To send us a pull request, please:
- Fork the repository.
- Modify the source; please focus on the specific change you are contributing. If you also reformat all the code, it will be hard for us to focus on your change.
- Ensure local tests pass.
- Commit to your fork using clear commit messages.
- Send us a pull request, answering any default questions in the pull request interface.
- Pay attention to any automated CI failures reported in the pull request, and stay involved in the conversation.
GitHub provides additional document on forking a repository and creating a pull request.
SageMaker Distribution will add new Conda packages only during a minor/major version release. New packages will not be added during a patch version release.
Follow these steps for sending out a pull request for adding new packages:
-
Identify the latest version of SageMaker Distribution.
-
Create the next minor/major version's build artifacts folder here: https://github.com/aws/sagemaker-distribution/tree/main/build_artifacts
-
Currently, SageMaker Distribution is using Conda forge channel as our source (for Conda packages). Ensure that the new package which you are trying to add is present in Conda forge channel. https://conda-forge.org/feedstock-outputs/
-
Create {cpu/gpu}.additional_packages_env.in file in that folder containing the new packages. Specify the new package based on the following examples:
i. conda-forge::new-package
ii. conda-forge::new-package[version='>=some-version-number,<some-version-number']
-
Run the following commands to verify whether the new package which you are trying to add is compatible with the existing packages in SageMaker Distribution
This project uses Conda to manage its dependencies.

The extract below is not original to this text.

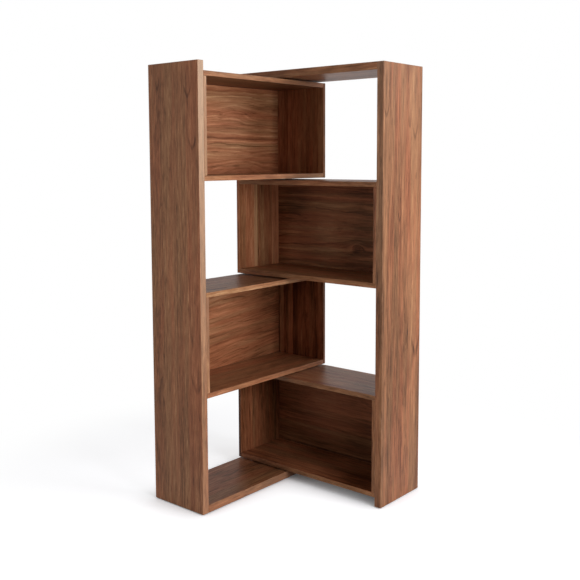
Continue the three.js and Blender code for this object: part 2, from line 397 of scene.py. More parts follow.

Run the following to setup your local environment: conda env update --file environment.yml -n sagemaker-distribution conda activate sagemaker-distribution export BASE_PATCH_VERSION='current.latest.version' # NEXT_VERSION refers to the version number corresponding to the folder you created as part of Step 2. export NEXT_VERSION='specify.next.version' # If NEXT_VERSION is a new minor version: python ./src/main.py create-minor-version-artifacts --base-patch-version=$BASE_PATCH_VERSION --force # Or for a new major version: python src/main.py create-major-version-artifacts --base-patch-version=$BASE_PATCH_VERSION --force # Build the image: python ./src/main.py build \ --target-patch-version=$NEXT_VERSION --skip-tests
-
Ensure that the build command succeeds. If it fails, then it means that the package isn't compatible with the existing packages in SageMaker Distribution. Create a Github Issue, so that we can look more into it.
-
Add the relevant tests in https://github.com/aws/sagemaker-distribution/blob/main/test/test_dockerfile_based_harness.py and run the build command once again without
--skip-tests
flag.# When writing or debugging tests, you can use standard pytest commands and arguments (https://docs.pytest.org/en/8.0.x/how-to/usage.html) to run specific tests and change test execution behavior. Some useful commands: # The sagemaker-distribution conda env set up earlier should be activated before running below commands # Runs only tests for cpu image, verbose, shows reason for skipped tests python -m pytest -n auto -m cpu -vv -rs --local-image-version $VERSION # In addition to above, running only tests matching a name pattern python -m pytest -n auto -m cpu -vv -rs -k "<test_name>" --local-image-version $VERSION
-
Submit the PR containing the following files.
- {cpu/gpu}.additional_packages_env.in files
- All the test files and test_dockerfile_based_harness.py changes
Note: you don't have to include other files such as env.in/ env.out/ Dockerfile etc in your PR
Also Note: We might ask you to include the test results as part of the PR.
Looking at the existing issues is a great way to find something to contribute on. As our projects, by default, use the default GitHub issue labels (enhancement/bug/duplicate/help wanted/invalid/question/wontfix), looking at any 'help wanted' issues is a great place to start.
This project has adopted the Amazon Open Source Code of Conduct. For more information see the Code of Conduct FAQ or contact opensource-codeofconduct@amazon.com with any additional questions or comments.
If you discover a potential security issue in this project we ask that you notify AWS/Amazon Security via our vulnerability reporting page. Please do not create a public github issue.
See the LICENSE file for our project's licensing. We will ask you to confirm the licensing of your contribution.